What the task requires | Pick out and copy every line below that has the word "code".

# # # # # # #

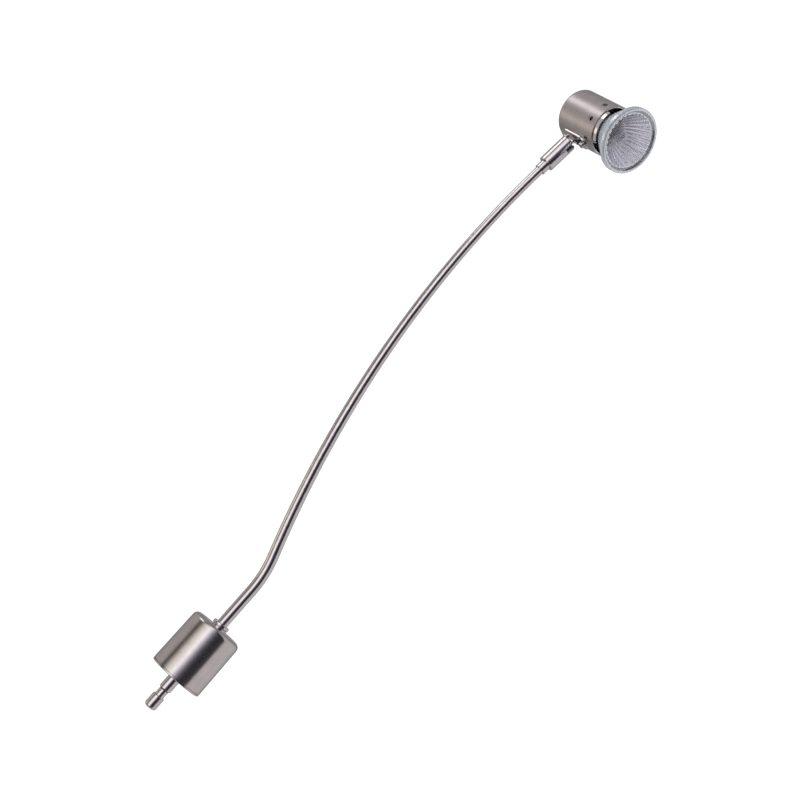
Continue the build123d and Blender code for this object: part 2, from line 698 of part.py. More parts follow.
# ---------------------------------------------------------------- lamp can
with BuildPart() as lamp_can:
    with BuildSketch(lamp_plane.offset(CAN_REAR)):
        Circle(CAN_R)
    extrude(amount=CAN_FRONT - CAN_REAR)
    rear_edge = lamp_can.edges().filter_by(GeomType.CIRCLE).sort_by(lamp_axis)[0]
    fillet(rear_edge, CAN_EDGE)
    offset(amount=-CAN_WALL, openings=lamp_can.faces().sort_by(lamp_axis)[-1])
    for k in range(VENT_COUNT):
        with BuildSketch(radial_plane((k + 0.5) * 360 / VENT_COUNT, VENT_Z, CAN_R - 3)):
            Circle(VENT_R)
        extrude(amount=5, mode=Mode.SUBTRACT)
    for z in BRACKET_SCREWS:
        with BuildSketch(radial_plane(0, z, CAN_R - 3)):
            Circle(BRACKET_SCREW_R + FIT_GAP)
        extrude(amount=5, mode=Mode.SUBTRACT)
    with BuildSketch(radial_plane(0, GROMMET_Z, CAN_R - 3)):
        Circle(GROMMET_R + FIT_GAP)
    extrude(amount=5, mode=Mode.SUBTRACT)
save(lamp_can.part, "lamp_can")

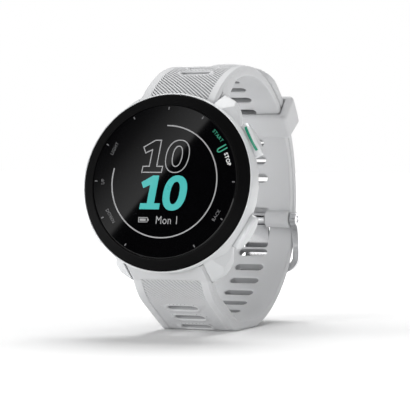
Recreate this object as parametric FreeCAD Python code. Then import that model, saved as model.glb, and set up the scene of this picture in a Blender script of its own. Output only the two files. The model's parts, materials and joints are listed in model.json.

# # # # # # #

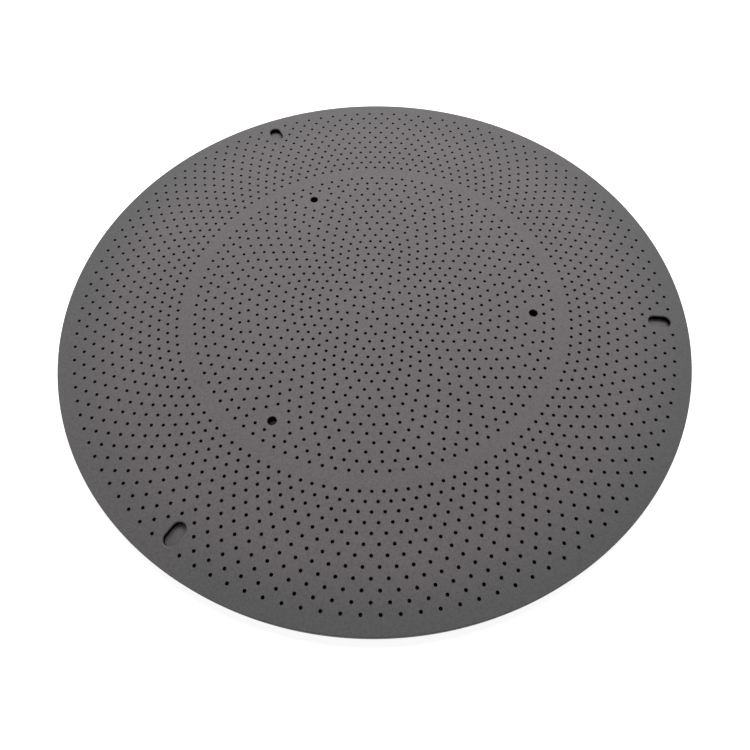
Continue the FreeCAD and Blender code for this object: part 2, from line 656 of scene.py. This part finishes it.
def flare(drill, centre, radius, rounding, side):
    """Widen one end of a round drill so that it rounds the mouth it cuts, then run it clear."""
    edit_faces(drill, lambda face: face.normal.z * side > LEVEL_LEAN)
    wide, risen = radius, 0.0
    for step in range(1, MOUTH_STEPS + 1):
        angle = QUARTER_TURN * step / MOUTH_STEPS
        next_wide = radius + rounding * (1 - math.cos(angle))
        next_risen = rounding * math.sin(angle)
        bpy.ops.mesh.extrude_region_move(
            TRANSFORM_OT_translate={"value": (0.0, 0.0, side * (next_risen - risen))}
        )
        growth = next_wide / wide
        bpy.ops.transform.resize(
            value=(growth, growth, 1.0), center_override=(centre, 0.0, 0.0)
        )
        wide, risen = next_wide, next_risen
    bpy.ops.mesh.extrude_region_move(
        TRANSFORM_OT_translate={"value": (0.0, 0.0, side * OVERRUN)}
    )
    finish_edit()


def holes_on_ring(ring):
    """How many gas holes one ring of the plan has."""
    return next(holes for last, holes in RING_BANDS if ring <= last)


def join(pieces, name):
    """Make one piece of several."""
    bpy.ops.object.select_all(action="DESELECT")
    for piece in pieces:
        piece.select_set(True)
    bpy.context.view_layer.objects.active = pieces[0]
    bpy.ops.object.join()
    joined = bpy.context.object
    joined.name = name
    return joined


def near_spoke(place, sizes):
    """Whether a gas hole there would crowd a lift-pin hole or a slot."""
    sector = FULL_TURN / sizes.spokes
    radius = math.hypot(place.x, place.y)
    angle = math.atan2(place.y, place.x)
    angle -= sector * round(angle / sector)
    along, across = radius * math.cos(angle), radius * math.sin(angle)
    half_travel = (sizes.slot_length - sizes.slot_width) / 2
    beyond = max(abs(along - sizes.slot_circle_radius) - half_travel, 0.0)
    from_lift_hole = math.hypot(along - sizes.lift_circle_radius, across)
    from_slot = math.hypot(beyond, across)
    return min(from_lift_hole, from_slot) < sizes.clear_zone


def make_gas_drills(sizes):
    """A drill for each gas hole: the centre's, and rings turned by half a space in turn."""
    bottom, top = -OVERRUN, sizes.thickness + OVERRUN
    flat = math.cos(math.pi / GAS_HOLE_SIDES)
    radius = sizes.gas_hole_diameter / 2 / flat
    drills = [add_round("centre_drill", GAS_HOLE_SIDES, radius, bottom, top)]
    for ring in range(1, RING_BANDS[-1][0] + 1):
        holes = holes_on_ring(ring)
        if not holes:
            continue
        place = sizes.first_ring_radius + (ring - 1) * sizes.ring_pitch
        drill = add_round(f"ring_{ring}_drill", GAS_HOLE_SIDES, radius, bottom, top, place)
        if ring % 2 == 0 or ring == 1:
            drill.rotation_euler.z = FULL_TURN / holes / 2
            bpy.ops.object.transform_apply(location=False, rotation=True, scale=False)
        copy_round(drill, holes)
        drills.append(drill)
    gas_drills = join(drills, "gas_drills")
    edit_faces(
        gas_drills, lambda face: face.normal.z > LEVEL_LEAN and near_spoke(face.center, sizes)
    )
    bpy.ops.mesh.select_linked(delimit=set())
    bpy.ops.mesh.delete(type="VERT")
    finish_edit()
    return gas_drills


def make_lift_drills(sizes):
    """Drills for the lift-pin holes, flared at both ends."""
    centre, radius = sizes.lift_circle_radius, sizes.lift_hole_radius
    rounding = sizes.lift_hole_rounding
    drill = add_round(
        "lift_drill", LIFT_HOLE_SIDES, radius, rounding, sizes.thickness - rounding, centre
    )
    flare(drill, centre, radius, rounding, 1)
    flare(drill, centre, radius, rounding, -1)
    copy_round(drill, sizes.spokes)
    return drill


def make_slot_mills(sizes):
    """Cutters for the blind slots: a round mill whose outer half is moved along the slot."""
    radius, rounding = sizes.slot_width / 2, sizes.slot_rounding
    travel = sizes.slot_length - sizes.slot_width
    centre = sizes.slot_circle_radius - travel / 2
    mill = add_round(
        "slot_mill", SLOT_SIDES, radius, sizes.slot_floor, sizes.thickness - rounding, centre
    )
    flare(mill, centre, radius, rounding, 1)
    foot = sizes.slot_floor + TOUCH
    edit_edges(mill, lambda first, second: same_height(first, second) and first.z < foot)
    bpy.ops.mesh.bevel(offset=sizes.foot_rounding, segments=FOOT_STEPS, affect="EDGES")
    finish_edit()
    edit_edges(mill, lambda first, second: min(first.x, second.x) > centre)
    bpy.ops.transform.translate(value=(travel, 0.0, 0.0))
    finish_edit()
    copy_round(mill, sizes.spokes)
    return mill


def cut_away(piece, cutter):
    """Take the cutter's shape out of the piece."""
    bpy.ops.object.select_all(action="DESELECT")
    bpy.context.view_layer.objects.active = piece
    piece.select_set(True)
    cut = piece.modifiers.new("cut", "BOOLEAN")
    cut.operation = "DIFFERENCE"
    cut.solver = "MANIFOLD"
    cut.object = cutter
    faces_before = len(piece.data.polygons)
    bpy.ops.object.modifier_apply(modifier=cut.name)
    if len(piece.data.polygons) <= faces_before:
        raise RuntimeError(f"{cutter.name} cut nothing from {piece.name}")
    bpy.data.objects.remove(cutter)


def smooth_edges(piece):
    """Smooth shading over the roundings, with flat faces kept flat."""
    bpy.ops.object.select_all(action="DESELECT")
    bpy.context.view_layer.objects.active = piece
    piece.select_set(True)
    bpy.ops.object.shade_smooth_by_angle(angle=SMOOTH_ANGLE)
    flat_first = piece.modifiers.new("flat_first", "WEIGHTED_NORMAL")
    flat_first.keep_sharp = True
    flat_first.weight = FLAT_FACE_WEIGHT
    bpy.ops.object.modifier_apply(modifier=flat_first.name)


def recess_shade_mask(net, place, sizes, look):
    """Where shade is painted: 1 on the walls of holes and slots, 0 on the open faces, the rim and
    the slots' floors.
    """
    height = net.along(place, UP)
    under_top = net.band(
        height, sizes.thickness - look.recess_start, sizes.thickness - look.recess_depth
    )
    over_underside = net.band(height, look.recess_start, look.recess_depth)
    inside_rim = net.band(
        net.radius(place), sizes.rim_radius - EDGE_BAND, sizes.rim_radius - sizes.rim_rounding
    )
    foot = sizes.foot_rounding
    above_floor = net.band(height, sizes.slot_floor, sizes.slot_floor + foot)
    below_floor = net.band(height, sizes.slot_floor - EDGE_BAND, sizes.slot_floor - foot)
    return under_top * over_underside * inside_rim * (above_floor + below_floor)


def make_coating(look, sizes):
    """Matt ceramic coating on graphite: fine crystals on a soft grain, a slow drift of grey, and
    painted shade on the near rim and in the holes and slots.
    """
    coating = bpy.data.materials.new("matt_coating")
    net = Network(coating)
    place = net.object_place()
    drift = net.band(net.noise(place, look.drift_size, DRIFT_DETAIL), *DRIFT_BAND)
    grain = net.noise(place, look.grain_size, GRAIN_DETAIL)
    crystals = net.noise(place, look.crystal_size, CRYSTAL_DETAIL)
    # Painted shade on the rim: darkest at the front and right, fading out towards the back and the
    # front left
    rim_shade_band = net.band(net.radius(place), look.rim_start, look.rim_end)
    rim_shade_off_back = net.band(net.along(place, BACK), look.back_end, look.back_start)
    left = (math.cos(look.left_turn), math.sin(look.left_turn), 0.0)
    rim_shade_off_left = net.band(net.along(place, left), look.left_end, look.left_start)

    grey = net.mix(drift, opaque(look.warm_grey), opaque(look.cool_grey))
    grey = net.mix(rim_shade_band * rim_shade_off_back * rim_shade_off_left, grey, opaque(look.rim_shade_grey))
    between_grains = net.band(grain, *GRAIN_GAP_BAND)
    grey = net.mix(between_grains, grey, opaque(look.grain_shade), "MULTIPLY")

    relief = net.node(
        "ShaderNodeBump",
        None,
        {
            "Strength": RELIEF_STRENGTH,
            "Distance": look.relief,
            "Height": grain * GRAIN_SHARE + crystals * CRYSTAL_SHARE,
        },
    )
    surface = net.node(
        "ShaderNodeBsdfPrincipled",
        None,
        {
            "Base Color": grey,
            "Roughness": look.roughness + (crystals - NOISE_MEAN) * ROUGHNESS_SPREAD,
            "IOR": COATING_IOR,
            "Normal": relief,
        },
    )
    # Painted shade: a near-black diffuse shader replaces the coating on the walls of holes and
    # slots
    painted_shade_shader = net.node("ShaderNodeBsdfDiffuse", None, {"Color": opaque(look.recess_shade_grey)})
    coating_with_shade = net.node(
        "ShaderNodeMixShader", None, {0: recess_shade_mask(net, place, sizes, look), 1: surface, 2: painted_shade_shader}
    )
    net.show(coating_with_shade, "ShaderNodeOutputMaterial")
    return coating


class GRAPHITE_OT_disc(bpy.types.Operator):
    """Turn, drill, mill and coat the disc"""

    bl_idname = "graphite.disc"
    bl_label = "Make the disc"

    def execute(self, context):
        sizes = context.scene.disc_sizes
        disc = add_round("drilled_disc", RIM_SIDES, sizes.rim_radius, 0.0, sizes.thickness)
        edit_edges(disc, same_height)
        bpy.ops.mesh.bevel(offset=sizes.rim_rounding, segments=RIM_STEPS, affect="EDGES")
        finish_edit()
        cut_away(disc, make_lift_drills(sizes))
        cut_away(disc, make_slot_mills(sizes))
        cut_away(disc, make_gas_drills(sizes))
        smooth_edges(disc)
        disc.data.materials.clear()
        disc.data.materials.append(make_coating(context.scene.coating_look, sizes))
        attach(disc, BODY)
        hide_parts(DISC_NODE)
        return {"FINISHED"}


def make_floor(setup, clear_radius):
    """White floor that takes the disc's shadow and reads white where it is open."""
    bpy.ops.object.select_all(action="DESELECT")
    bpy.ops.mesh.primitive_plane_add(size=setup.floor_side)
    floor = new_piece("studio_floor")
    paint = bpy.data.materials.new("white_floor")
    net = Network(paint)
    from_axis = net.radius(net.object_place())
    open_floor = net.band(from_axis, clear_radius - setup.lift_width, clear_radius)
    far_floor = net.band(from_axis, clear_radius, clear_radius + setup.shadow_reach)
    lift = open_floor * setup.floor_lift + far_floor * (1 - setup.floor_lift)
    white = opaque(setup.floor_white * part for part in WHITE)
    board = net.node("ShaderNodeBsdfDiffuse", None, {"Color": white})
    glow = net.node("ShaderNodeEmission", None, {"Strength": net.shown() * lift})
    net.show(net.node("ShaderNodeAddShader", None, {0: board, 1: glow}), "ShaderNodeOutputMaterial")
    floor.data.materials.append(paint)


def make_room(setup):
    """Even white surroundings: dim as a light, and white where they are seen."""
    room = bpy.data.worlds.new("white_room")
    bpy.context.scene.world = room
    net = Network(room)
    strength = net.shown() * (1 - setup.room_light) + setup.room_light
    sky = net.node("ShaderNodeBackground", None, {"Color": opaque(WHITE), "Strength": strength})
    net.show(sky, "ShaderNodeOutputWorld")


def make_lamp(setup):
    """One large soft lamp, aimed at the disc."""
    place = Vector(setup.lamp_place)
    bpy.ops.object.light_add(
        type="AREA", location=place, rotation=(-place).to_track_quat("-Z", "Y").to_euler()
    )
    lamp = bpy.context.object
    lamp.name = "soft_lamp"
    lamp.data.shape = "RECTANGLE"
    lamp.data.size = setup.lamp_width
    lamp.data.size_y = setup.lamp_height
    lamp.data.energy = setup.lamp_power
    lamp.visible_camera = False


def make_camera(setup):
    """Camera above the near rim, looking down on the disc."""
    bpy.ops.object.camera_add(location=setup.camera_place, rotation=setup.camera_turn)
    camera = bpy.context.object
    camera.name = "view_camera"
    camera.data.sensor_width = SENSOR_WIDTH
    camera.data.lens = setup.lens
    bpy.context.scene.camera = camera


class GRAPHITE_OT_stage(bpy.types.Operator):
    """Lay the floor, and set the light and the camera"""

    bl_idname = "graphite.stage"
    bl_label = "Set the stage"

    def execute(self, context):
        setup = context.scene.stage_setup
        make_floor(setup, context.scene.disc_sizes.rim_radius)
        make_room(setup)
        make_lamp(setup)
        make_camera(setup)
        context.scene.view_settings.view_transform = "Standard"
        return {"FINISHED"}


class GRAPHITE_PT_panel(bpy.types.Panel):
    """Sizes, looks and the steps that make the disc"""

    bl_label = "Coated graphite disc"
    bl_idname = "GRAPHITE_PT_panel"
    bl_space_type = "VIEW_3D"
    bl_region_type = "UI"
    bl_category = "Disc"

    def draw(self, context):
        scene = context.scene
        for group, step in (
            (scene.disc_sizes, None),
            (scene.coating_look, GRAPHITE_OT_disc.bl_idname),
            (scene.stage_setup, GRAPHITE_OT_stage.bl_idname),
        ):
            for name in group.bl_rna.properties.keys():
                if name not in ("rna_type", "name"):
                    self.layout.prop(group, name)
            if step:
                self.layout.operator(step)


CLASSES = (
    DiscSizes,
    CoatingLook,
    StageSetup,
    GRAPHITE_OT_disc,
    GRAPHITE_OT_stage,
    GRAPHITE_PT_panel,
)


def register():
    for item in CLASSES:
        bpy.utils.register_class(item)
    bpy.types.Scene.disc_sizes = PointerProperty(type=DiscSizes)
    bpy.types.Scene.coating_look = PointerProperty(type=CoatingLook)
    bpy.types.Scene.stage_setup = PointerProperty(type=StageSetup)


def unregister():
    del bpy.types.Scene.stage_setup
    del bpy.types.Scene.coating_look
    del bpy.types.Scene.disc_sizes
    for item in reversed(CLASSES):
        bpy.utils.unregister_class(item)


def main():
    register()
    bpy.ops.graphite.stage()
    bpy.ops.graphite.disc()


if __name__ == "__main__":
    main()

# # # # # # #

Result below |
Continue the build123d and Blender code for this object: part 2, from line 698 of part.py. More parts follow.
Recreate this object as parametric FreeCAD Python code. Then import that model, saved as model.glb, and set up the scene of this picture in a Blender script of its own. Output only the two files. The model's parts, materials and joints are listed in model.json.
Continue the FreeCAD and Blender code for this object: part 2, from line 656 of scene.py. This part finishes it.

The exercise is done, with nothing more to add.